Render the following material again verbatim, leaving nothing out.

--- Start of Data excerpt ---

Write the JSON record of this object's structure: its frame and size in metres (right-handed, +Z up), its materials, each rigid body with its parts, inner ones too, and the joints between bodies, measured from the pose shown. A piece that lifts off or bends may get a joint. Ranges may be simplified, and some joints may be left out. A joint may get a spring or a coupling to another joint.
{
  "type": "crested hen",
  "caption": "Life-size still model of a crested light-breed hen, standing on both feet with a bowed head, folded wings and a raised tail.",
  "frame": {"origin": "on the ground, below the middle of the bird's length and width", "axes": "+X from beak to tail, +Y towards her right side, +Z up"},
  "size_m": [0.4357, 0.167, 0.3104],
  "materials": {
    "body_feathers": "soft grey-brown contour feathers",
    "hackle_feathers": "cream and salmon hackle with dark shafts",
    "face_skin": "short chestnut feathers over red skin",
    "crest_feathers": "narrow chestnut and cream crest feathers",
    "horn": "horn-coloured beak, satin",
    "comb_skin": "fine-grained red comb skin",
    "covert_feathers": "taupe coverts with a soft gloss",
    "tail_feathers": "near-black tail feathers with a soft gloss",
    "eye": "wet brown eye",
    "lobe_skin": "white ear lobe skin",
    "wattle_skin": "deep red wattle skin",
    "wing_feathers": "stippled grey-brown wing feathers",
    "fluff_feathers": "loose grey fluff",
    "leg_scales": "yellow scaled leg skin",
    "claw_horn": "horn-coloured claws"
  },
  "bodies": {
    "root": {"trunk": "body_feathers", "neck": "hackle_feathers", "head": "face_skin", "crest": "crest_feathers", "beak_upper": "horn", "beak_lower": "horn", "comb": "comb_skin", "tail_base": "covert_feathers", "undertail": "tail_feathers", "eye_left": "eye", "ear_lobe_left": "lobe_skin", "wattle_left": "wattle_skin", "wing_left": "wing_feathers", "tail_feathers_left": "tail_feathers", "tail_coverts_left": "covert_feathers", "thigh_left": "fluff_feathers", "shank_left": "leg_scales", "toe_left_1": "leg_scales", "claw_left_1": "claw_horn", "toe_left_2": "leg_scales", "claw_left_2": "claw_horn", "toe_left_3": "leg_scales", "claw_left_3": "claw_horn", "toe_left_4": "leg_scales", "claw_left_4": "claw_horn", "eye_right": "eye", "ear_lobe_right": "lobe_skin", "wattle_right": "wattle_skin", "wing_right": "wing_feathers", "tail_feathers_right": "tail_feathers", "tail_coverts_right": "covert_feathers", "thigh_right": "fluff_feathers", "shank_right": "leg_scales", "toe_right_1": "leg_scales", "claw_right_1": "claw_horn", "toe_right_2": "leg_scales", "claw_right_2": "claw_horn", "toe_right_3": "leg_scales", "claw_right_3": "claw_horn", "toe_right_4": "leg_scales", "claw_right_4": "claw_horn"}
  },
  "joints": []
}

--- End of Data excerpt ---

_Finished exercise_:
Write the JSON record of this object's structure: its frame and size in metres (right-handed, +Z up), its materials, each rigid body with its parts, inner ones too, and the joints between bodies, measured from the pose shown. A piece that lifts off or bends may get a joint. Ranges may be simplified, and some joints may be left out. A joint may get a spring or a coupling to another joint.
{
  "type": "crested hen",
  "caption": "Life-size still model of a crested light-breed hen, standing on both feet with a bowed head, folded wings and a raised tail.",
  "frame": {"origin": "on the ground, below the middle of the bird's length and width", "axes": "+X from beak to tail, +Y towards her right side, +Z up"},
  "size_m": [0.4357, 0.167, 0.3104],
  "materials": {
    "body_feathers": "soft grey-brown contour feathers",
    "hackle_feathers": "cream and salmon hackle with dark shafts",
    "face_skin": "short chestnut feathers over red skin",
    "crest_feathers": "narrow chestnut and cream crest feathers",
    "horn": "horn-coloured beak, satin",
    "comb_skin": "fine-grained red comb skin",
    "covert_feathers": "taupe coverts with a soft gloss",
    "tail_feathers": "near-black tail feathers with a soft gloss",
    "eye": "wet brown eye",
    "lobe_skin": "white ear lobe skin",
    "wattle_skin": "deep red wattle skin",
    "wing_feathers": "stippled grey-brown wing feathers",
    "fluff_feathers": "loose grey fluff",
    "leg_scales": "yellow scaled leg skin",
    "claw_horn": "horn-coloured claws"
  },
  "bodies": {
    "root": {"trunk": "body_feathers", "neck": "hackle_feathers", "head": "face_skin", "crest": "crest_feathers", "beak_upper": "horn", "beak_lower": "horn", "comb": "comb_skin", "tail_base": "covert_feathers", "undertail": "tail_feathers", "eye_left": "eye", "ear_lobe_left": "lobe_skin", "wattle_left": "wattle_skin", "wing_left": "wing_feathers", "tail_feathers_left": "tail_feathers", "tail_coverts_left": "covert_feathers", "thigh_left": "fluff_feathers", "shank_left": "leg_scales", "toe_left_1": "leg_scales", "claw_left_1": "claw_horn", "toe_left_2": "leg_scales", "claw_left_2": "claw_horn", "toe_left_3": "leg_scales", "claw_left_3": "claw_horn", "toe_left_4": "leg_scales", "claw_left_4": "claw_horn", "eye_right": "eye", "ear_lobe_right": "lobe_skin", "wattle_right": "wattle_skin", "wing_right": "wing_feathers", "tail_feathers_right": "tail_feathers", "tail_coverts_right": "covert_feathers", "thigh_right": "fluff_feathers", "shank_right": "leg_scales", "toe_right_1": "leg_scales", "claw_right_1": "claw_horn", "toe_right_2": "leg_scales", "claw_right_2": "claw_horn", "toe_right_3": "leg_scales", "claw_right_3": "claw_horn", "toe_right_4": "leg_scales", "claw_right_4": "claw_horn"}
  },
  "joints": []
}